Is there a reason nobody's suggested differentiating from a second (or more) GPS at a fixed point, i.e. attached to the GCS? Don't surveyors get a few cm accuracy with those sorts of systems?

Chris Gough

 

Joe

 


From: paparazzi-devel-bounces+gisela.noci=ate-international.com@nongnu.org [mailto:paparazzi-devel-bounces+gisela.noci=ate-international.com@nongnu.org] On Behalf Of Chris Gough
Sent: Friday, November 13, 2009 2:40 AM

Subject: Re: [Paparazzi-devel] RE: distance measurement for landing.

 

This might be a silly idea, but...



Is there enough latency information in the zigbee stack to measure the distance between modems? Sure, it's not equivelent to measuring distance from ground, but could you land with it (plus GPS)?

If there was more than one modem at fixed postions on the ground (i.e. different ends of a runway) then to the extent that the atmosphere between the GCS' and the aircraft is the same temp/pressure/humidity, then surely latency will be proportional to distance (?). Since we can know the distance between the modems on the ground, we could turn relative latencies into absolute distances.

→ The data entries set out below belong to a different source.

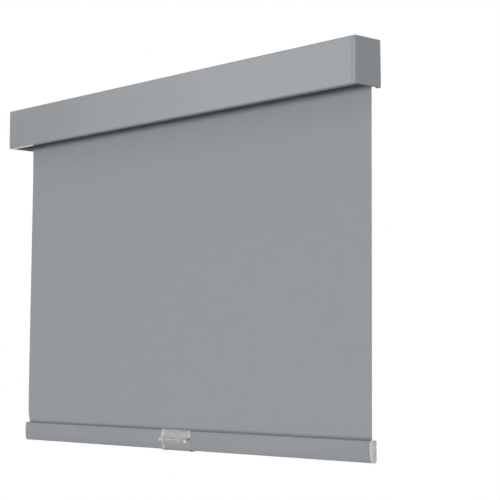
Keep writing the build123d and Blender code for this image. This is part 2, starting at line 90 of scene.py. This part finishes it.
# World: its strength to the eye, as a fill on the shade, and in reflections from each side
WORLD_SHOWN = 1.0
WORLD_LIGHT = 0.085
WORLD_FRONT = 0.25
WORLD_BEHIND = 1.35
WORLD_ZENITH = 0.3  # share that is left overhead
FRONT_TO_BACK = (-0.35, 0.05)  # where the front passes into the back, along Y
SIDES_TO_ZENITH = (0.3, 0.75)  # and the sides into the zenith, along Z

# Lamps: azimuth from straight in front towards the right end, and elevation, both in degrees,
# and power in watts
Lamp = namedtuple("Lamp", "name azimuth elevation distance size power")
LAMPS = [
    Lamp("key", azimuth=27, elevation=-0.8, distance=14.0, size=(6.0, 3.2), power=174.0),
    Lamp("gloss", azimuth=-44, elevation=2, distance=5.0, size=(2.1, 3.2), power=2.0),
    Lamp("core", azimuth=-39, elevation=2, distance=5.0, size=(1.9, 3.2), power=1.8),
    Lamp("glint", azimuth=-69, elevation=30, distance=5.0, size=(0.35, 1.6), power=0.85),
    Lamp("top", azimuth=10, elevation=38, distance=6.0, size=(3.0, 2.5), power=4.0),
    Lamp("side", azimuth=86, elevation=4, distance=6.0, size=(1.6, 2.0), power=1.85),
    Lamp("back", azimuth=172, elevation=12, distance=5.0, size=(2.0, 1.6), power=16.0),
]
LAMP_SPREAD = math.radians(60)

# Colours
CASSETTE_GREY = (0.300, 0.317, 0.333)
CAP_GREY = (0.319, 0.336, 0.350)
FABRIC_GREY = (0.296, 0.309, 0.331)
RAIL_GREY = (0.274, 0.286, 0.307)
CARRIER_BLACK = (0.1, 0.103, 0.106)
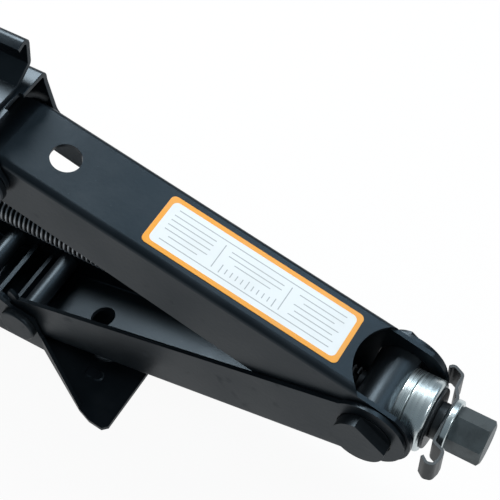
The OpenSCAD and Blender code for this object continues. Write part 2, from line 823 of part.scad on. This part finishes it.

With duff-duff, perhaps even suppliment the GPS x/y to get a better z.

Chris Gough.

P.S. with laser + video stream, perhaps the GCS could turn images into a paralax-based distance measure and send them back? Again, I'm not sure about the scale of latencies involved, but I hope a grunty laptop could process the paralax stuff at 30fps (because I'm about to buy one, for learning OpenCV/GpuCV).

https://picoforge.int-evry.fr/cgi-bin/twiki/view/Gpucv/Web/

On Fri, Nov 13, 2009 at 1:51 AM, Sergey Lukin <address@hidden> wrote:

Hi guys,

I'm following this discussion for couple of days and I became curious, aren't there any already existing solutions to the hight measurement problem? I mean budget solutions.

I have found two interesting links:
uwb
http://lea.hamradio.si/~s53mv/radalt/radalt.html
This one will definitely work (this guy made more than 100 safe landings), but requires a lot of knowledge in antena and high frequency devices design.

laser
http://sites.google.com/site/todddanko/home/webcam_laser_ranger
This seems to be much easier. What are the catches to it?

Do you have some more interesting links on this subject? Lets exchange.